An FDNY spokesperson said that women comprise about 25 percent of the EMS workforce and are represented at a similar proportion throughout all ranks.
One of the women suing, Mary Dandridge, a 21-year veteran, said her superiors refused to give her an evaluation or recommendation letter for promotion, and when she complained her co-workers chastised her. “It’s extremely hurtful,” she said. ”I feel like I’m wasting my time on the job.”
It’s difficult to measure anti-women sentiment within the FDNY, since few firefighters will talk publicly about the issue. (Dozens of interview requests to individual firefighters and groups were declined.) But Carol Chetkovich, a public policy professor at Mills College and author of “Real Heat”, a book on women firefighters, said she was not at all surprised at news of the suit.
Chetkovich said that the shortage of women firefighters could be explained in part by less interest among women in such physical work, but she also blamed sexism. “Traditional fire department culture, especially the old, big, urban departments tend to be very unfriendly to women,” she said.
She said the male “locker room” atmosphere of fire departments has been more resistant to integration than, for example, New York City’s police department, where two out of 10 cops are female, in part because firefighters live in close quarters for days at a time.
The group Legal Momentum, which earlier this year convinced the Justice Department to begin a probe into FDNY discrimination, gets complaints daily from women firefighters across the country, said McFadden.
Most common are the presence of pornography, sexual harassment, and inadequate showering facilities—just over 60 percent of the New York City’s 220 firehouses have separate showers for women, according to the FDNY.
Farrell Sklerov, a spokesperson for the FDNY, said the department has acknowledged there is a problem and responded earlier this year with a recruitment drive that he said brought widespread interest from women.

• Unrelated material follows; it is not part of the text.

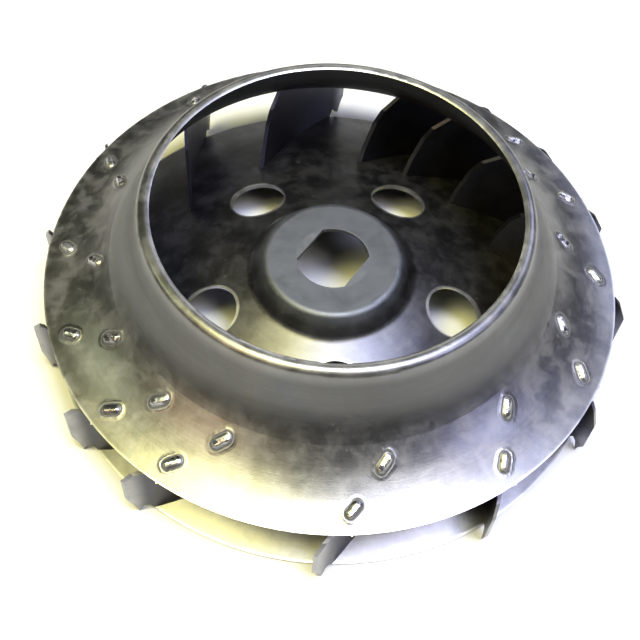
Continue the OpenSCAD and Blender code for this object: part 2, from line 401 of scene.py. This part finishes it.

Of 39,000 people who said they might want to join the department, 22 percent are women, said Sklerov.
“It’s a step in the right direction,” he said. “We’re just trying to make sure that they officially file for the exam.”
While most of the country’s fire departments have adjusted to the presence of female firefighters, some critics say women are not physically equipped for such work.
“When talking about saving lives you want to have people who can do it,” said Charlotte Allen, a writer at the Independent Women’s Forum, a conservative group. “If you’re not big enough and not strong enough you shouldn’t be allowed to join the department just so we can make women feel good.”
Richard Spackmann, fire commissioner of the four-company Greenfield district in upstate New York, disagrees. Women in his firehouses are treated as equals, and judged by their skills, he said.
“There are females who can not only hold their own but in some cases outperform a smaller built guy,” he said. “To me it all goes back to not generalizing based on male or female, but rather judging someone as an individual. If they can perform a set of requirements then it doesn’t make a difference.”
The plaintiffs in the new lawsuit, whose comments were restricted by their lawyers, say they only want equal treatment. Kathleen Gonczi, an 18-year veteran of EMS, said in a statement that male supervisors singled her out for minor infractions, and shunned her when she joined the lawsuit against the department.
“When you put a qualified woman up against a less qualified man, your record doesn’t count,” she said. “Your gender does.”